**Your objective**:
Please repeat, exactly and with nothing added, the lines running from the line that contains "bpy.context.scene.collection.objects.link(empty)" to the line that contains "for node in", both lines included.

**Records excerpted from a collection**:
— Begin —
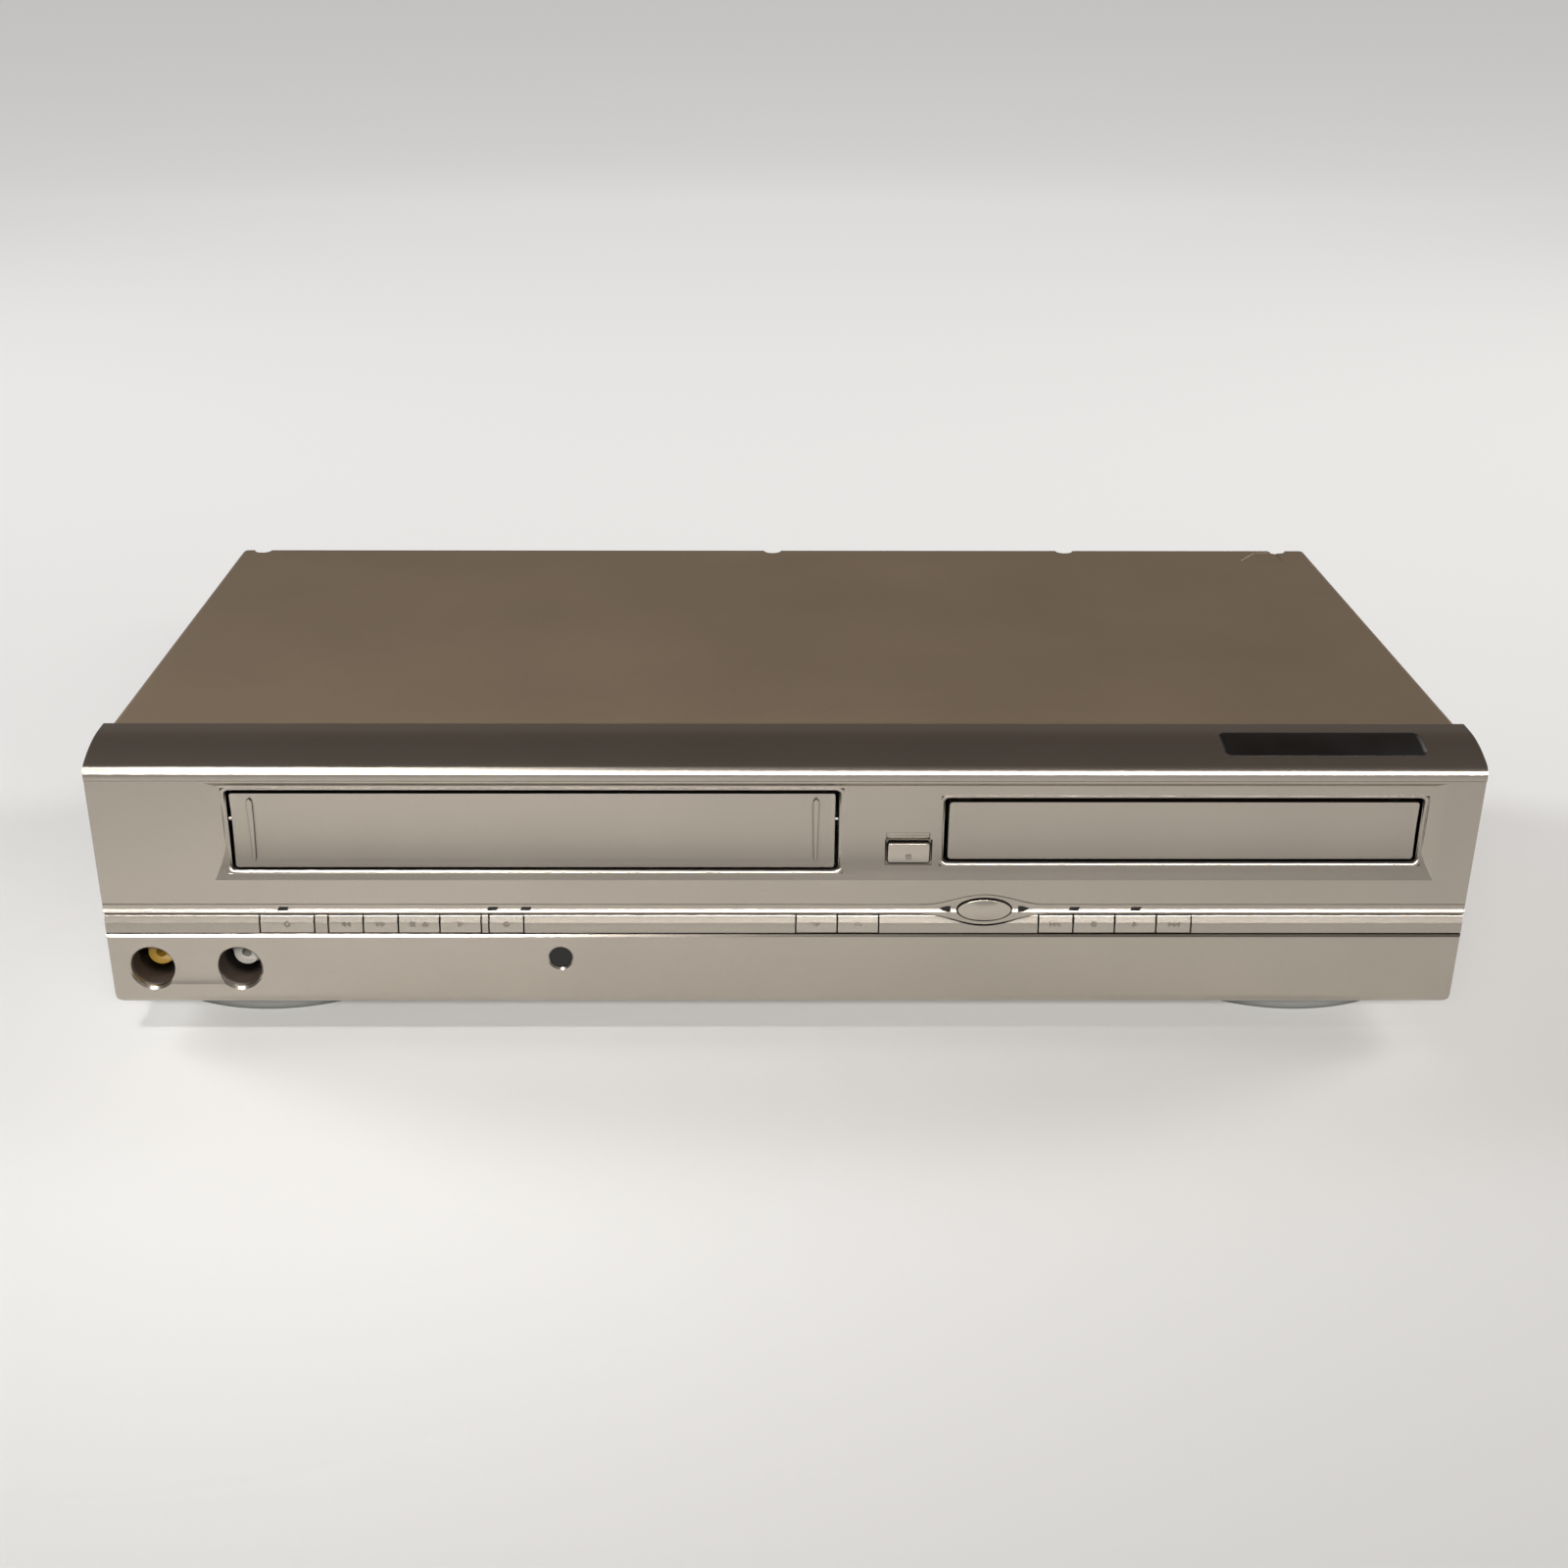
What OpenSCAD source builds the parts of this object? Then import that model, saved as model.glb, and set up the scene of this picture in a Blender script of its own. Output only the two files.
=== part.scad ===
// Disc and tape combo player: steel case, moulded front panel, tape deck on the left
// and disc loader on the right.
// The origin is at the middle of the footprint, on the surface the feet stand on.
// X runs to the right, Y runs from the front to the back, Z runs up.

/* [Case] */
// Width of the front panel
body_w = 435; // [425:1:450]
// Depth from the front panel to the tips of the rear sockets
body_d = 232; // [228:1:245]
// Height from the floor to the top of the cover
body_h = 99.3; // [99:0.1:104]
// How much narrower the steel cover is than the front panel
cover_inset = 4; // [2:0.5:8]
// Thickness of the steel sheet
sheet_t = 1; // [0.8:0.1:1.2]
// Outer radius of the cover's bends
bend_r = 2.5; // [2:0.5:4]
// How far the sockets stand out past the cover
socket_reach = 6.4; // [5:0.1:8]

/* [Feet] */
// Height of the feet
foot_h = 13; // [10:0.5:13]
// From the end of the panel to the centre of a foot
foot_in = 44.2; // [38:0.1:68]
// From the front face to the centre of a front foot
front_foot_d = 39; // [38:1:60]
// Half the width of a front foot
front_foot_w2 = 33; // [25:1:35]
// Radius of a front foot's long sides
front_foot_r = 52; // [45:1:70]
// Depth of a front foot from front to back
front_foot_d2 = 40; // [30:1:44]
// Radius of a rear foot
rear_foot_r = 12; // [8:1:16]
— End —
— Begin —
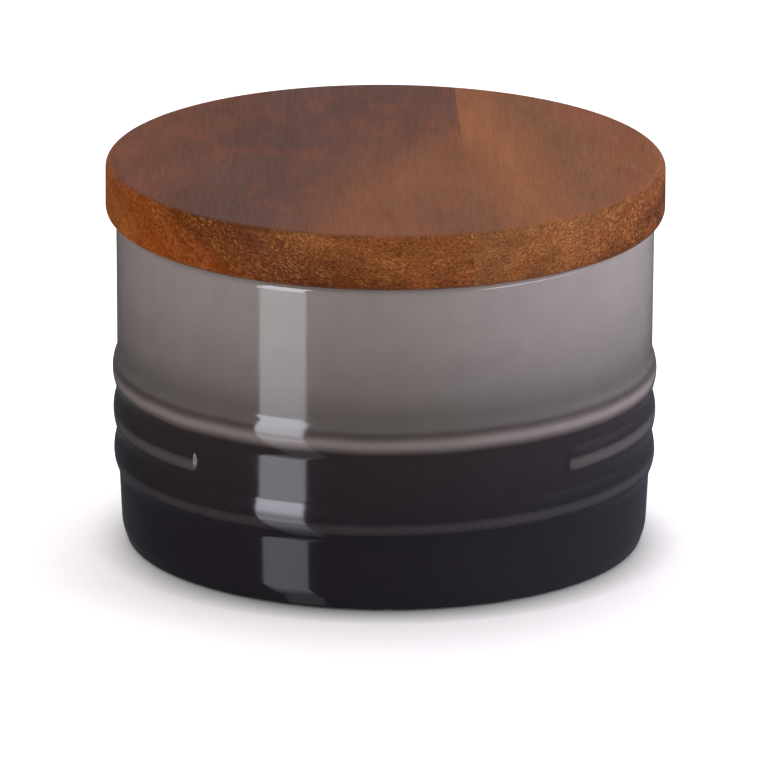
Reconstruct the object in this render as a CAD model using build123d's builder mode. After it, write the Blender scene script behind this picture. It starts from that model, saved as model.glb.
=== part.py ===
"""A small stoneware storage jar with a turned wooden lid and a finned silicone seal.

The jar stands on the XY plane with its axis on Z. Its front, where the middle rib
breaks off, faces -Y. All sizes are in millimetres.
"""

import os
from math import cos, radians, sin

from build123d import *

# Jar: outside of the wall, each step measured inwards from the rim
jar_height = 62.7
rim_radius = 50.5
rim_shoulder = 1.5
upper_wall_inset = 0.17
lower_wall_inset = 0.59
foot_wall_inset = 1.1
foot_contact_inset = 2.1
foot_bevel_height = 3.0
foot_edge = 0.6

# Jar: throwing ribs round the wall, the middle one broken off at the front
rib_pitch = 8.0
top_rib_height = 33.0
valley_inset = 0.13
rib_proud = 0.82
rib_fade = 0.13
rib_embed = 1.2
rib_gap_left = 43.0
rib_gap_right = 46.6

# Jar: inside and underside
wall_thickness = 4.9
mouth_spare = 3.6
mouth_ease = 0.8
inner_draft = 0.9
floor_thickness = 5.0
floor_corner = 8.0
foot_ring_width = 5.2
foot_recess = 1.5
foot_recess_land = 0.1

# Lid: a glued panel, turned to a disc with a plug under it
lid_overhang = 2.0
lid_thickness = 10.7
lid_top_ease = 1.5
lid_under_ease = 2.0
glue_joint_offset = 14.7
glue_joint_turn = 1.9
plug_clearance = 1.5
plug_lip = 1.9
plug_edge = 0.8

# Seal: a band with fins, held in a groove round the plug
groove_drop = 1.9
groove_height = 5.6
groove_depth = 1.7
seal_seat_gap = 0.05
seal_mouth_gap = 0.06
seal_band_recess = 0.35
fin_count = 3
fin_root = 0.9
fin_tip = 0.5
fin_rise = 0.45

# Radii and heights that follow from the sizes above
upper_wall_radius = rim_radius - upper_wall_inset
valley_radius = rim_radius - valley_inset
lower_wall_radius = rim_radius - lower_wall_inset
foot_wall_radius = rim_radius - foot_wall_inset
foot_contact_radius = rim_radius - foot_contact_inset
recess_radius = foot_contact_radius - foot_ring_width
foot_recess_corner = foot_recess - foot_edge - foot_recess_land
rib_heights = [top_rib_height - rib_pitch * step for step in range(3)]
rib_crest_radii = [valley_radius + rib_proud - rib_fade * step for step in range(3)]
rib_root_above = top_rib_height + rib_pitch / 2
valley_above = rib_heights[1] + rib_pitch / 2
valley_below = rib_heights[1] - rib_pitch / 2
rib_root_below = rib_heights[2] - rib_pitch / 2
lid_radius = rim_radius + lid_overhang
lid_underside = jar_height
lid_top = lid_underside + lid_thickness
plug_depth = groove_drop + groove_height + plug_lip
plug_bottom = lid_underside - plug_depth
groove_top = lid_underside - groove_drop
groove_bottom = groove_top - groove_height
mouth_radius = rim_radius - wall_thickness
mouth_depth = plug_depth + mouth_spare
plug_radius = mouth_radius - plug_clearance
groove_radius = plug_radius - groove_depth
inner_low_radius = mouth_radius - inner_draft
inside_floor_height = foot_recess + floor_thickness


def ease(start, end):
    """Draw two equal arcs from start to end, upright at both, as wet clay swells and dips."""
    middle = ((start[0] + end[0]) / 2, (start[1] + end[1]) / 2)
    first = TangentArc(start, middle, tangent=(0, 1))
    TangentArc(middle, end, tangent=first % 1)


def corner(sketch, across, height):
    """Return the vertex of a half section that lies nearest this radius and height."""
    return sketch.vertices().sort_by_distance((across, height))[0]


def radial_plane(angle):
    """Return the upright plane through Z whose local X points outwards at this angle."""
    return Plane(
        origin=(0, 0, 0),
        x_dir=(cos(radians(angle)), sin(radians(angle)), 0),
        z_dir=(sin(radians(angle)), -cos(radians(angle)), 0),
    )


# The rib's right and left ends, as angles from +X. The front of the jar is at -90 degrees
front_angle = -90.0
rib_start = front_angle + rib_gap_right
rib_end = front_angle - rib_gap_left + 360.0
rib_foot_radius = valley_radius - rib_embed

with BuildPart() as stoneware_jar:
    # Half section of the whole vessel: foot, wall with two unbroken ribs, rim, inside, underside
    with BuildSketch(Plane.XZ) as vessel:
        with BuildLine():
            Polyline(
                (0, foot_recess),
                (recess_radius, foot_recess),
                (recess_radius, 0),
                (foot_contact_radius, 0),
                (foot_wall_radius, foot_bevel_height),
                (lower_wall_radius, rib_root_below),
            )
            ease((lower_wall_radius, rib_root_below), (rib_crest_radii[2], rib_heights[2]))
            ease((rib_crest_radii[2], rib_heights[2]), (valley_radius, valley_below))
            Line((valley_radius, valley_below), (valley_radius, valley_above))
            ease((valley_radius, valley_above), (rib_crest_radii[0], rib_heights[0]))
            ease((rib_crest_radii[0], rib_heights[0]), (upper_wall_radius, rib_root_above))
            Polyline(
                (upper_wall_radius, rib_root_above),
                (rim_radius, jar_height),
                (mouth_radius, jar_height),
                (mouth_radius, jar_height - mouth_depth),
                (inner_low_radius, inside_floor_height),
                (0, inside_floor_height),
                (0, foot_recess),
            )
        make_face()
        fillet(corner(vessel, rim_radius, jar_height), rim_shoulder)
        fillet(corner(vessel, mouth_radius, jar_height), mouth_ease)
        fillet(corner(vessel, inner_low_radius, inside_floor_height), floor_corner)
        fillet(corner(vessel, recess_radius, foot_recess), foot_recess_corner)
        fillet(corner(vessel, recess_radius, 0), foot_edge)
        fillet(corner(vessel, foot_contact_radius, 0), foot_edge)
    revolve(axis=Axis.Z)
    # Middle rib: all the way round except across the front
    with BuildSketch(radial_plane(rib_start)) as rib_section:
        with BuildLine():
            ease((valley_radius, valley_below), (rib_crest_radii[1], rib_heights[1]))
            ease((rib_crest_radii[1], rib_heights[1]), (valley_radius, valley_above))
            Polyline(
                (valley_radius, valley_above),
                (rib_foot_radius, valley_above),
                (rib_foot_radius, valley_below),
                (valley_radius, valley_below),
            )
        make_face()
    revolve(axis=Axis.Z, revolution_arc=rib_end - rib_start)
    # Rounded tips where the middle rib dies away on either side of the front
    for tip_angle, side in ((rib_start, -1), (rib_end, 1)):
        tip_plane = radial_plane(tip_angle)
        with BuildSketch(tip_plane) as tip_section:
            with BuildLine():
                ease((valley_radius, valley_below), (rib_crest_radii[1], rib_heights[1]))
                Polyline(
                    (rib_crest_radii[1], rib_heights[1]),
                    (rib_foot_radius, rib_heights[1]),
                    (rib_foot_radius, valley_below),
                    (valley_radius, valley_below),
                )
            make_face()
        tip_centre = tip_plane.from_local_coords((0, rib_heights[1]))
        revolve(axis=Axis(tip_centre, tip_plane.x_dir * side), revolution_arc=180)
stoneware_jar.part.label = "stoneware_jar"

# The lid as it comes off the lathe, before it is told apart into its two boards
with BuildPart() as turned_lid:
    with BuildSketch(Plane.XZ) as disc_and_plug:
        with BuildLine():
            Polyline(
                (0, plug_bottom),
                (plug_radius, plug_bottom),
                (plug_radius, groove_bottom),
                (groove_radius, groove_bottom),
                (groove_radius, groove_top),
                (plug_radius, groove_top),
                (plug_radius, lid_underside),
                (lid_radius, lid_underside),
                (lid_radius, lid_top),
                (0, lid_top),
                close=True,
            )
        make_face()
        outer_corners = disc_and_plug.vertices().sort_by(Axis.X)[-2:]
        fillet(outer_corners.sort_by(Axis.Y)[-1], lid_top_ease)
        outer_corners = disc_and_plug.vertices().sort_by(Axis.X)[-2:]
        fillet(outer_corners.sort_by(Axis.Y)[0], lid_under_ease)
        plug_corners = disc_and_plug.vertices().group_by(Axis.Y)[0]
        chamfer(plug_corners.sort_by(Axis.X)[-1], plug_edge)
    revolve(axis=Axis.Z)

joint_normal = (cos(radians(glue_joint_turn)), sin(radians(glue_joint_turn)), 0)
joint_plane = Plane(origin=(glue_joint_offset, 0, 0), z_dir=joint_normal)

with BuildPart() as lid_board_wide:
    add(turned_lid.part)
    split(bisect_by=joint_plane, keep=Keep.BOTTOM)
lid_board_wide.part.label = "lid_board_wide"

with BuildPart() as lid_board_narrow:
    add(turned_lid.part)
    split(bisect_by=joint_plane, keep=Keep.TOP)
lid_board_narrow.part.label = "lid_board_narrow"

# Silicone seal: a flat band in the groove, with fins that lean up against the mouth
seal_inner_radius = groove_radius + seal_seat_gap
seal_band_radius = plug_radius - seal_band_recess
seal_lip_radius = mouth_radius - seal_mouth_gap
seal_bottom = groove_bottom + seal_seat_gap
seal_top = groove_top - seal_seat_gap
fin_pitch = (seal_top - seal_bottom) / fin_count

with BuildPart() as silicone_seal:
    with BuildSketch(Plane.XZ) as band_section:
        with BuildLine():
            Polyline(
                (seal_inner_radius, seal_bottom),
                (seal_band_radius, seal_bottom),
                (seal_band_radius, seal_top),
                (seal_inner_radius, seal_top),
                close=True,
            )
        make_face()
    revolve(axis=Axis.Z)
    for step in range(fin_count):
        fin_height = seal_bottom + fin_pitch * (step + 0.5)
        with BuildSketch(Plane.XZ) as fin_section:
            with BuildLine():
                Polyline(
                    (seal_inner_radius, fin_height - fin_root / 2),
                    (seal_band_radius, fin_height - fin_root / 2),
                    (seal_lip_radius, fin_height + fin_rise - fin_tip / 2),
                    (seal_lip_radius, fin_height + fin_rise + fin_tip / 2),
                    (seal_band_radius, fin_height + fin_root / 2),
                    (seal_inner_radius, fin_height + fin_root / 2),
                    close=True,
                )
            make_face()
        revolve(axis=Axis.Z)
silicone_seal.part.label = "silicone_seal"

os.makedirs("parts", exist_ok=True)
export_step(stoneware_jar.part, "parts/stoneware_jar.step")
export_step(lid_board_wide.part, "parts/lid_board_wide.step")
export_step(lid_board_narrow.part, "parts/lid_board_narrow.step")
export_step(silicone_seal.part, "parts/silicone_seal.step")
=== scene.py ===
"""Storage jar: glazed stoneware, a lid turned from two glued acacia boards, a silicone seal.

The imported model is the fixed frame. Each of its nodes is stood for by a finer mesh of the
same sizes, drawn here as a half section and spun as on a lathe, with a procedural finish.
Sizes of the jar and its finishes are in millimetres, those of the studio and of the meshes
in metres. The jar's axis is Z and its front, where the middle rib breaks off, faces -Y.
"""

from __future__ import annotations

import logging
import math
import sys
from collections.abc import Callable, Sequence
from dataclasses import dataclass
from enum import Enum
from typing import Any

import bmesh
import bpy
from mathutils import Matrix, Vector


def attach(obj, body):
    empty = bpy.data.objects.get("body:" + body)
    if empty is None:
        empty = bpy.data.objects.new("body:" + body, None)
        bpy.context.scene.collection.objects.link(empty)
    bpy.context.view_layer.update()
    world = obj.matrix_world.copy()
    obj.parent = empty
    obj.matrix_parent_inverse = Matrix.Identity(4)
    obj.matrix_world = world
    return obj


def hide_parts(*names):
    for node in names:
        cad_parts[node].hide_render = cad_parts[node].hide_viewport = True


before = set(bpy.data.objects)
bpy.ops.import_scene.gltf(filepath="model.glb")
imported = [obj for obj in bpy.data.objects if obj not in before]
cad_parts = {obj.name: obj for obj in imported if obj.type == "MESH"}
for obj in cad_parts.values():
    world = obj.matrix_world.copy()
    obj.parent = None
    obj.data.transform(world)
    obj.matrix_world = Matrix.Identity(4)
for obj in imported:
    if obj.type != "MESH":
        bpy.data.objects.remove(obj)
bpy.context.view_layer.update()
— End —
— Begin —
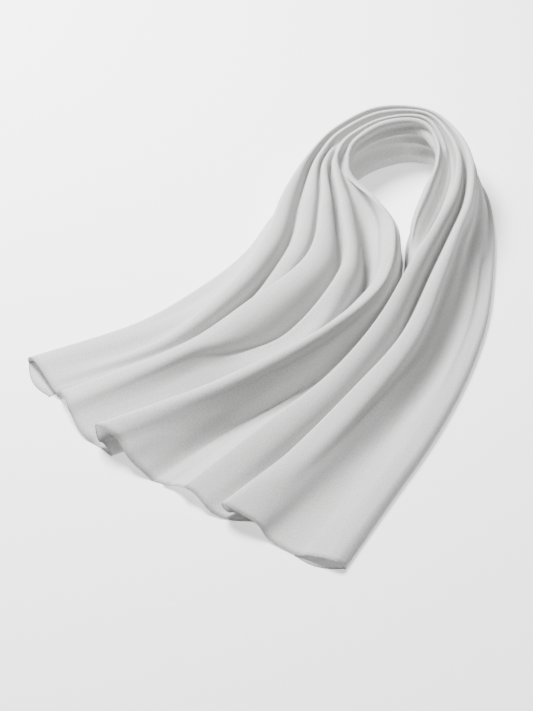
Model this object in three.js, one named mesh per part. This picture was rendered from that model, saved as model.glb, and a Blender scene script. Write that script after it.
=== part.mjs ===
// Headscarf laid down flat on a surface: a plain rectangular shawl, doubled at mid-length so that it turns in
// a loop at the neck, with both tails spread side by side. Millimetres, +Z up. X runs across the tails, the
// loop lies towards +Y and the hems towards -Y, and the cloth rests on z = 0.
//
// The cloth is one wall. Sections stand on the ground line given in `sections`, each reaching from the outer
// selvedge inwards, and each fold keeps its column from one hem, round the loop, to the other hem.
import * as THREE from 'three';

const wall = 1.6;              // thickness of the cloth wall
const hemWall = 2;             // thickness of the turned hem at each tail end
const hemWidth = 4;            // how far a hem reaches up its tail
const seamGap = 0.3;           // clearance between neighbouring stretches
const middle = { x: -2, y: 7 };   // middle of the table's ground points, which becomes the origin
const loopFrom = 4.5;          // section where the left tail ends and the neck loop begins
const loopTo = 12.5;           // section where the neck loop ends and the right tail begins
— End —
**Finished task**:
        bpy.context.scene.collection.objects.link(empty)
    bpy.context.view_layer.update()
    world = obj.matrix_world.copy()
    obj.parent = empty
    obj.matrix_parent_inverse = Matrix.Identity(4)
    obj.matrix_world = world
    return obj


def hide_parts(*names):
    for node in names:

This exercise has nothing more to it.